Den Aus­weg, Gün­ter Grass’ neu­es Buch »Die Box« in vor­aus­ei­len­der Mil­de mit den Wer­ken der Ver­gan­gen­heit des Schrift­stel­lers zu ver­rech­nen, hat die »ZEIT« da­hin­ge­hend ver­passt, dass sie mit An­dre­as Mai­er ei­nen Re­zen­sen­ten be­auf­trag­te, der nach ei­ge­ner Aus­sa­ge vor­her noch kein Buch von Grass ge­le­sen hat­te. »Der Um­blät­te­rer« ver­mu­tet hier nicht zu Un­recht ein tak­ti­sches Vor­ge­hen.

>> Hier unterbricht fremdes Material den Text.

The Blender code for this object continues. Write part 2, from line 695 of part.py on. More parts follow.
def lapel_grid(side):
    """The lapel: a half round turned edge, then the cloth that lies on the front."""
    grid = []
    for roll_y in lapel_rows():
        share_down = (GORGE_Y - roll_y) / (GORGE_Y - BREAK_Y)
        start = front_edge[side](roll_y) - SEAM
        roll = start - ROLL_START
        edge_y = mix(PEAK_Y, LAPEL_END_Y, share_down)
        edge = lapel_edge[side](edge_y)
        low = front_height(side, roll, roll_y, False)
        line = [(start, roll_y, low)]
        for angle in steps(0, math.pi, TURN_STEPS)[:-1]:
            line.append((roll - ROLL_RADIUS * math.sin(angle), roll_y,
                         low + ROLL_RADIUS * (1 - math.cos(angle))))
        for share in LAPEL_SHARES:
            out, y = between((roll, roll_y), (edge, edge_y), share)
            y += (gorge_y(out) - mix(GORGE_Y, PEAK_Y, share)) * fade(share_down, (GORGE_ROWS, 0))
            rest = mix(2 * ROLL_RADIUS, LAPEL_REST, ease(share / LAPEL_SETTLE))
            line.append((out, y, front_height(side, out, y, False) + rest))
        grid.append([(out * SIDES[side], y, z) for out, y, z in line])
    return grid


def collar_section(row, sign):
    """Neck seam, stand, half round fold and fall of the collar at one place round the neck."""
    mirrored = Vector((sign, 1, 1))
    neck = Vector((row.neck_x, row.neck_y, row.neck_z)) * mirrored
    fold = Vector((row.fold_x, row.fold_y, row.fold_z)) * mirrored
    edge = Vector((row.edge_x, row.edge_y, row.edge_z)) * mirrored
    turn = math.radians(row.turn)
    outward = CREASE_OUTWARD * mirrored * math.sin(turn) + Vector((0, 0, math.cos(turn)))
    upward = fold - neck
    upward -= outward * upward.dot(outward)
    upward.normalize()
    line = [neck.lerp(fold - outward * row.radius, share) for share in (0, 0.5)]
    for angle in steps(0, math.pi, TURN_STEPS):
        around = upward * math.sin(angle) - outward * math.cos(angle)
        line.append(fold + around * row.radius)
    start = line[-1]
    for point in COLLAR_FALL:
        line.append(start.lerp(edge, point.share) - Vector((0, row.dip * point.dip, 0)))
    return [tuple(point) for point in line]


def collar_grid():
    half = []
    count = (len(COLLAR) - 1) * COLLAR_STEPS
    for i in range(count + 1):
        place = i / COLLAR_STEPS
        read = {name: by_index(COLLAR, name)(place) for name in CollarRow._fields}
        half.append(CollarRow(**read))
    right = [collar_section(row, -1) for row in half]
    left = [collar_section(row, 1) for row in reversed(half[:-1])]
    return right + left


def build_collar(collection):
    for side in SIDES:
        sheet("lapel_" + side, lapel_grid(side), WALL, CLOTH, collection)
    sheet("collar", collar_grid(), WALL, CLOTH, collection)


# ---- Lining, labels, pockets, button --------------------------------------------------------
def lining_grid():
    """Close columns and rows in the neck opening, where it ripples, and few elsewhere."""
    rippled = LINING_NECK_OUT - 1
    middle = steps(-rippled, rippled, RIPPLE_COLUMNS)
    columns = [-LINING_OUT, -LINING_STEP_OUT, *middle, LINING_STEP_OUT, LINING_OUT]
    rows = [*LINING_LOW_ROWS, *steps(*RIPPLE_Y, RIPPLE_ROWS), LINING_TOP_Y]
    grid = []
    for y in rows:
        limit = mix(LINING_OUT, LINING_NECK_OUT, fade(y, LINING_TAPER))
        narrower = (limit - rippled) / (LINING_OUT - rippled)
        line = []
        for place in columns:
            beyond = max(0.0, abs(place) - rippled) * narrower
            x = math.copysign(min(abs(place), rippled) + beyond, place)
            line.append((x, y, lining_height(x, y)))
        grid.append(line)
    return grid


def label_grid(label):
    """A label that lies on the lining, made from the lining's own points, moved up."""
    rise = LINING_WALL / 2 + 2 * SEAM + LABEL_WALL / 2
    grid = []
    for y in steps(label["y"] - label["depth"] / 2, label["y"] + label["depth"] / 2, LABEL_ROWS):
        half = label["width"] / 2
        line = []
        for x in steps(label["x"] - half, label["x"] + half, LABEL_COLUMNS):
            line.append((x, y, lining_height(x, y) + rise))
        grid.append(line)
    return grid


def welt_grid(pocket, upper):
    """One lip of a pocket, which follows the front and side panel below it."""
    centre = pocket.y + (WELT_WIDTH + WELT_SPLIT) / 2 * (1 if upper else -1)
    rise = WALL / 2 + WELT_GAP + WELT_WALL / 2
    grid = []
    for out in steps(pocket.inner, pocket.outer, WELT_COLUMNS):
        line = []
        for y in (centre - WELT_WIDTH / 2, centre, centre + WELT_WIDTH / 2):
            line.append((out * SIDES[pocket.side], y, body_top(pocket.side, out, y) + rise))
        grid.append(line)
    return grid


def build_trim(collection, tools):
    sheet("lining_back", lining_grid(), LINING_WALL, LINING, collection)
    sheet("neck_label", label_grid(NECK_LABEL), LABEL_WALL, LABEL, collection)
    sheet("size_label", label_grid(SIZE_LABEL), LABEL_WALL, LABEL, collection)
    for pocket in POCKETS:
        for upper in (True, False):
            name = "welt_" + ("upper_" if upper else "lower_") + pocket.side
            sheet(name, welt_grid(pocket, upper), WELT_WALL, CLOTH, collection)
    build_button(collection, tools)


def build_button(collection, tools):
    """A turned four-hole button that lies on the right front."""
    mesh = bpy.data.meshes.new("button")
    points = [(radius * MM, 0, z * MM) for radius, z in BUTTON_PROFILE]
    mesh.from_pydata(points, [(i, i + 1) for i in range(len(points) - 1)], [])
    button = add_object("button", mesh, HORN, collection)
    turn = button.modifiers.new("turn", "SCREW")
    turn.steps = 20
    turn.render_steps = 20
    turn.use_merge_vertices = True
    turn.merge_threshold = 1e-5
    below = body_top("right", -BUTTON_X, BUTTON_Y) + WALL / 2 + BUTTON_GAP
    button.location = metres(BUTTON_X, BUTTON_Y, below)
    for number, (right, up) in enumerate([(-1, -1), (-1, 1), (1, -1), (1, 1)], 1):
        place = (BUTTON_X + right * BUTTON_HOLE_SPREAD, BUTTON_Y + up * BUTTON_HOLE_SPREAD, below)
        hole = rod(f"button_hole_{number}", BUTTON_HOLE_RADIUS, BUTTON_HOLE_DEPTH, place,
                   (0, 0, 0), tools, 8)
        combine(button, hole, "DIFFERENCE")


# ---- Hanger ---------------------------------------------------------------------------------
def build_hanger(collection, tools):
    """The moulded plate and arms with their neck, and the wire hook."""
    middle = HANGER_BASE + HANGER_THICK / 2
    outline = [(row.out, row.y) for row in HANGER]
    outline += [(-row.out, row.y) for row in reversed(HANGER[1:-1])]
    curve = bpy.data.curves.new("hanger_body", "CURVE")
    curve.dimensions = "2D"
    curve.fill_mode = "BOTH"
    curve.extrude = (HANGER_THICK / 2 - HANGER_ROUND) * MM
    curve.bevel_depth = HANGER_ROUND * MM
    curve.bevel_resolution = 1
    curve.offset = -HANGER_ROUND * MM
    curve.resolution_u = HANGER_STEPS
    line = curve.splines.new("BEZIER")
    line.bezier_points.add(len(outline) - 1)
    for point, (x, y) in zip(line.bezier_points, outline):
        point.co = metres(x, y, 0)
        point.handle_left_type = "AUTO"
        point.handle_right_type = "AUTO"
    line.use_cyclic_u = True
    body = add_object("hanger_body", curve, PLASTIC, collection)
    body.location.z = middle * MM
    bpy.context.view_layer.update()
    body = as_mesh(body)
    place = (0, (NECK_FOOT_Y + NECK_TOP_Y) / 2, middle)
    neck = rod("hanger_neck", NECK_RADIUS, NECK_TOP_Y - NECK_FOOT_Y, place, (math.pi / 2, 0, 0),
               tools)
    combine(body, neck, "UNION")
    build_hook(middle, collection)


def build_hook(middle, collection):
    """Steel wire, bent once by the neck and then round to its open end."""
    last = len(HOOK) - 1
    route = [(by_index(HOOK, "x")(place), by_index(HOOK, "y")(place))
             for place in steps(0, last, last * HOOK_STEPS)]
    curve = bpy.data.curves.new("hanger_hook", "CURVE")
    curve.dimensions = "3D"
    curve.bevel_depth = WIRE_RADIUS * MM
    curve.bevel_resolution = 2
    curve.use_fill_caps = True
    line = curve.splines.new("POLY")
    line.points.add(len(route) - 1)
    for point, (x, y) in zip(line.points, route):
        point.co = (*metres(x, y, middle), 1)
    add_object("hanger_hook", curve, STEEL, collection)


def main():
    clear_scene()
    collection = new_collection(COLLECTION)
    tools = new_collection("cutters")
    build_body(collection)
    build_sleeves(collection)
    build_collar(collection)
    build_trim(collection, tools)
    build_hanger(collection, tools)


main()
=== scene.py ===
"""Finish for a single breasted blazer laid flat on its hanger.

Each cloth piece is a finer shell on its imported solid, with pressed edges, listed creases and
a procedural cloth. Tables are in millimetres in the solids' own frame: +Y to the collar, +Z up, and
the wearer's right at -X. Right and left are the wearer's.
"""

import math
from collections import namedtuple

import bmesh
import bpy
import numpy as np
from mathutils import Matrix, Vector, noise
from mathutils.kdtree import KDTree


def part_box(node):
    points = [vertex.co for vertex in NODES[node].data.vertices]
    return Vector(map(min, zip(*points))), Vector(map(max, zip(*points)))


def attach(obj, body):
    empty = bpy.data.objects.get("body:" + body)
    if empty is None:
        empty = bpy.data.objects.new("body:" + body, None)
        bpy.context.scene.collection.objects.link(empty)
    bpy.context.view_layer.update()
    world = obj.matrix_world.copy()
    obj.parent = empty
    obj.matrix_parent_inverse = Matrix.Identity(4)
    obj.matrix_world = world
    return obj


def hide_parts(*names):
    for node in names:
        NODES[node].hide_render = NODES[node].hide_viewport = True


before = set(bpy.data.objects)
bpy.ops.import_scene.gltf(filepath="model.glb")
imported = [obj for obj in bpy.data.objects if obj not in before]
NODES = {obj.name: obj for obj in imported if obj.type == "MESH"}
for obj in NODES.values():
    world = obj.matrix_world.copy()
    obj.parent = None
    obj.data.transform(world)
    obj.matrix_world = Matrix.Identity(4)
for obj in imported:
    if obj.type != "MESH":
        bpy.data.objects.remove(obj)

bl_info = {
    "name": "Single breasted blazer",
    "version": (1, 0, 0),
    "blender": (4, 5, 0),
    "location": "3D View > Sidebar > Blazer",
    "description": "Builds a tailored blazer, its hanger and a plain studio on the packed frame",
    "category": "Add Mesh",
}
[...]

In dem Mai­er of­fen mit sei­nem Nicht­wis­sen ko­ket­tiert, so­gar sug­ge­riert, die Ah­nungs­lo­sig­keit sei vor­teil­haft für die Re­zep­ti­on die­ses Bu­ches, wird dem Le­ser ei­ne Art neu­er, nai­ver, ja: un­schul­di­ger Re­zen­sen­ten­blick vor­ge­spielt. Was auf den er­sten Blick ori­gi­nell er­scheint, muss aber bei ei­ner Per­son wie Grass und ei­nem Buch wie die »Die Box« schei­tern.

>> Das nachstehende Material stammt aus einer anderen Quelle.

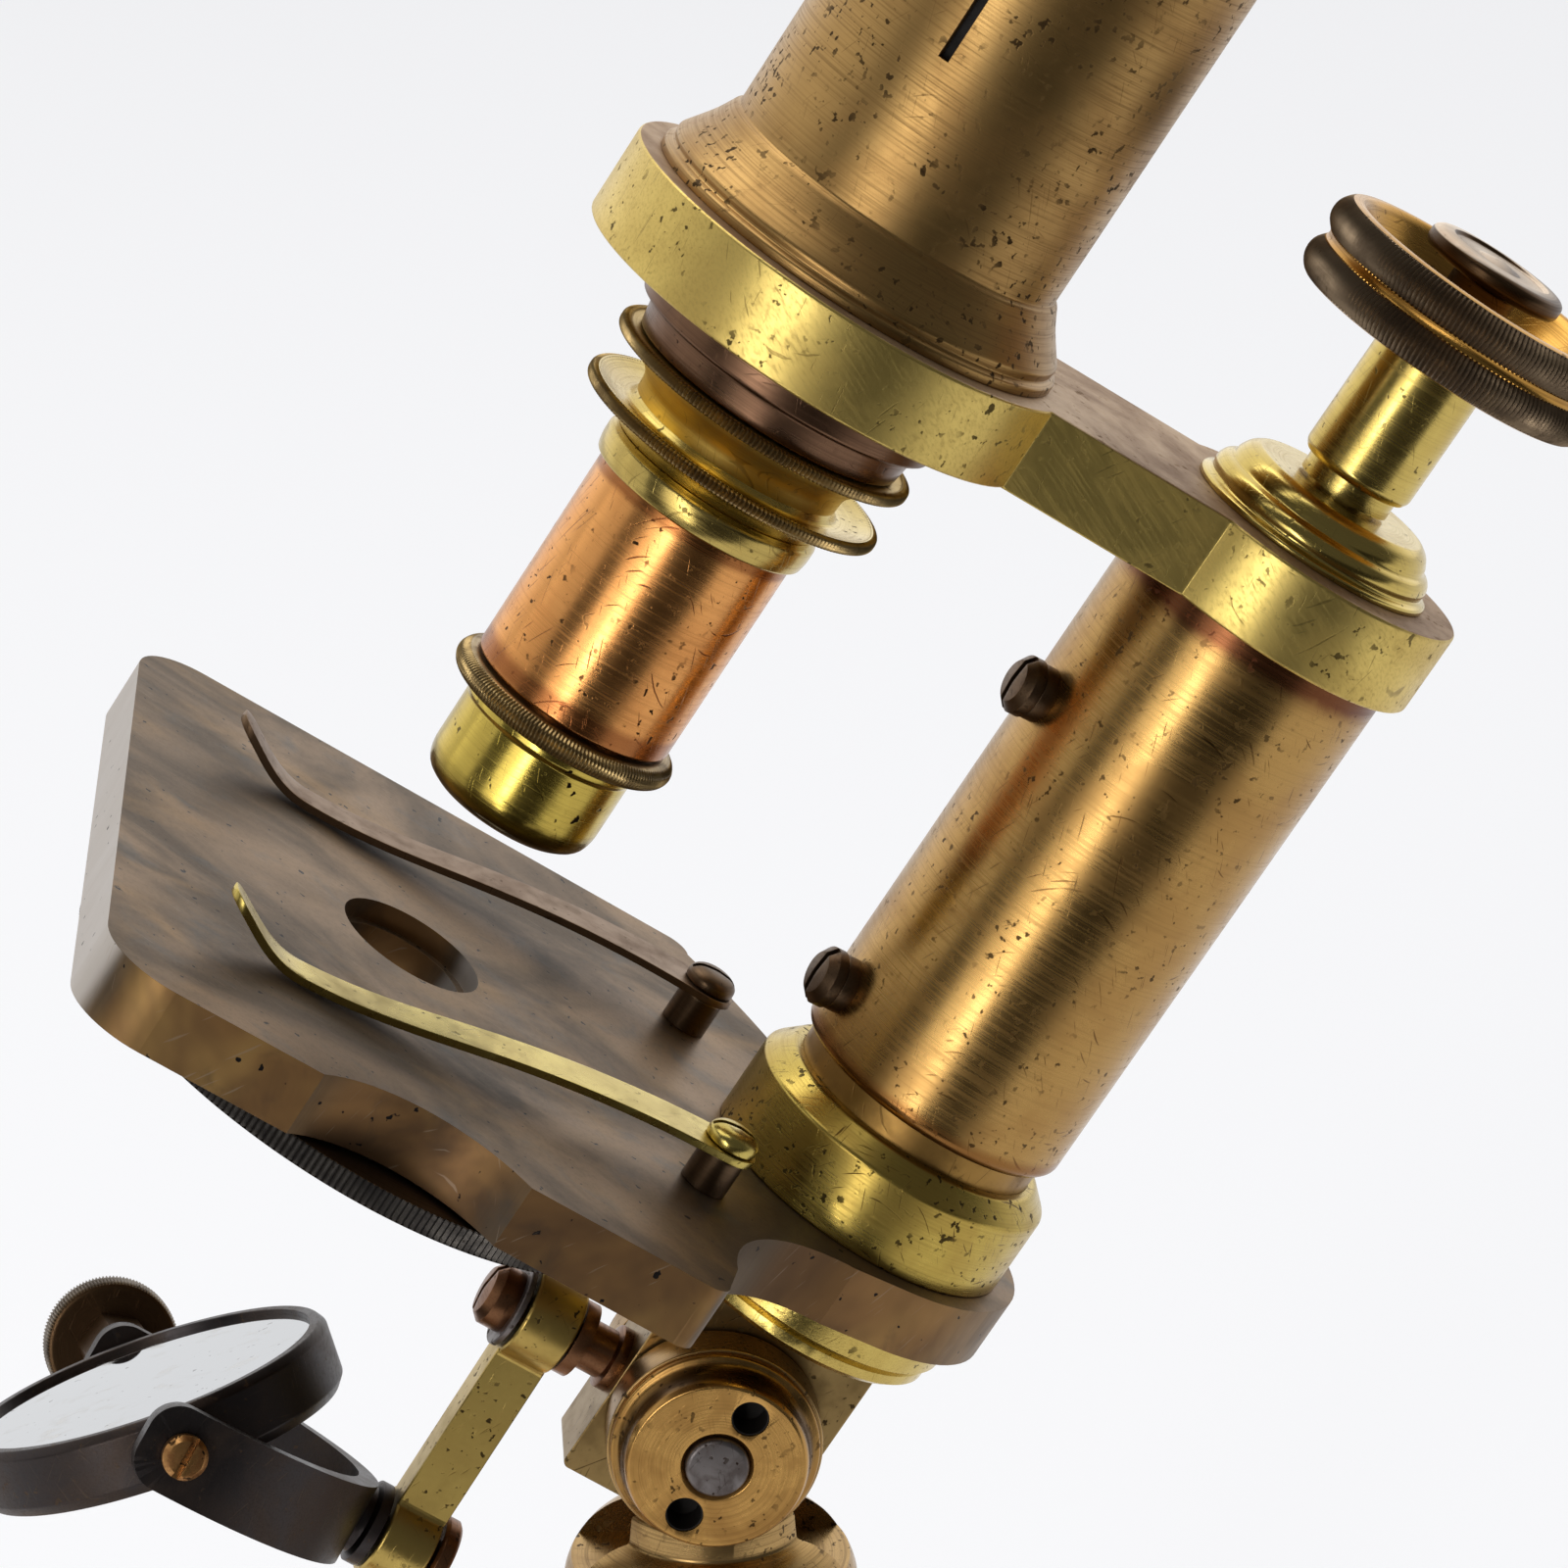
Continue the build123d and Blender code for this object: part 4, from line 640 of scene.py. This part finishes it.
WHEEL_LOW = -8.3
WHEEL_TOP = -6.2
WHEEL_R = 27.8
WHEEL_TEETH = 300
WHEEL_AXIS = place(limb(45.0, 9.6, 0), AXIAL, FRONT)
wheel = turned("wheel", "wheel", [
    (1.45, WHEEL_LOW), (WHEEL_R, WHEEL_LOW, 0.25), (WHEEL_R, WHEEL_TOP, 0.25), (1.45, WHEEL_TOP),
], WHEEL_AXIS, bronze, ["diaphragm_wheel"], steps=WHEEL_TEETH * 4, rim=milled_black,
    teeth=((WHEEL_LOW + 0.05, WHEEL_TOP - 0.05, WHEEL_R - 0.5, WHEEL_TEETH, 0.24, 0.0),))
reach = math.hypot(9.6, 0.5)
first_hole = -math.asin(9.6 / reach)
tools = []
for number, radius in enumerate((5.0, 3.6, 2.6, 1.8, 1.0)):
    angle = first_hole + number * math.radians(72)
    spot = WHEEL_AXIS @ Matrix.Translation((reach * math.cos(angle) * MM, reach * math.sin(angle) * MM, 0))
    tools.append((turned_mesh("drill", [(0, -9), (radius, -9), (radius, -5), (0, -5)], 48), spot))
cut(wheel, tools, 0.06)
dressed("diaphragm_screw", bronze, 0.1)

# ---------------------------------------------------------------- mirror

dressed("mirror_stud", screw_red, 0.1)
dressed("stud_washer", steel, 0.05)
dressed("stud_screw", screw_red, 0.1)
dressed("mirror_crank", crank_brass, 0.35)
dressed("mirror_fork", blackened, 0.3)
dressed("fork_nut", screw_red, 0.1)
dressed("mirror_cell", blackened, 0.15)
dressed("mirror_plane", mirror_silver, 0.25)
dressed("mirror_concave", mirror_silver, 0.1)
dressed("fork_screw", fork_copper, 0.1)
CRANK_FOOT = limb(0, 0, -24.4) - CRANK_UP * 24.2
MIRROR_CENTRE = CRANK_FOOT + FRONT * 42.4
KNOB_AXIS = place(MIRROR_CENTRE, PIVOT, MIRROR_UP)
turned("thumb_knob", "mirror", [
    (0, 13.8), (1.2, 13.8), (1.2, 20.7), (2.6, 20.7, 0.2), (2.6, 30.6), (5.8, 30.6, 0.3), (6.2, 31.0, 0.3),
    (6.2, 34.1, 0.4), (5.4, 34.6, 0.3), (0, 34.6),
], KNOB_AXIS, button_bronze, ["mirror_knob"], steps=480, rim=milled_dark,
    teeth=((30.75, 34.4, 5.7, 120, 0.22, 0.0),))
turned("thumb_hex", "mirror", [
    (0, 22.2), (3.4, 22.2, 0.3), (3.4, 30.6), (0, 30.6),
], KNOB_AXIS, button_bronze, steps=6)

# ---------------------------------------------------------------- column and arm

turned("column", "arm", [
    (11.65, 11.5), (12.2, 11.5, 0.2), (12.75, 12.1, 0.5), (12.75, 62.7), (11.65, 62.7),
], COLUMN, column_lacquer, ["column_sleeve"], steps=200)
dressed("screw_bush_upper", bronze, 0.08)
dressed("screw_bush_lower", bronze, 0.08)
dressed("column_screw_upper", bronze, 0.08)
dressed("column_screw_lower", bronze, 0.08)
dressed("arm", arm_satin, 0.3)
turned("cap", "arm", [
    (3.36, 70.3), (11.2, 70.3, 0.1), (11.2, 70.8, 0.2), (10.4, 71.1, 0.3), (10.6, 71.9, 0.6),
    (10.2, 72.7, 0.4), (9.5, 73.0, 0.2), (9.4, 73.5, 0.2), (8.9, 74.4, 0.6), (8.1, 74.9, 0.2), (3.36, 74.9),
], COLUMN, bright_brass, ["arm_cap"], steps=200)

# ---------------------------------------------------------------- fine focus knob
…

Denn (1.) ist Grass auch (und vor al­lem) ei­ne po­li­ti­sche Per­son und wird als sol­che in der Öf­fent­lich­keit stär­ker wahr­ge­nom­men als über sei­ne schrift­stel­le­ri­schen Wer­ke. Die Ur­tei­le über Grass re­sul­tie­ren in den sel­ten­sten Fäl­len über das li­te­ra­ri­sche Oeu­vre, wie die Re­zep­ti­on sei­nes »Zwiebel«-Buches ex­em­pla­risch ge­zeigt hat. Und (2.) ist das Buch »Die Box« oh­ne Vor­kennt­nis­se we­nig­stens ei­ni­ger Bü­cher von Grass sehr viel schwie­ri­ger ver­steh­bar. Schliess­lich han­delt es sich nicht um ei­ne li­ne­ar er­zähl­te (Auto-)Biografie, son­dern um ein de­zi­diert li­te­ra­ri­sches Pro­jekt.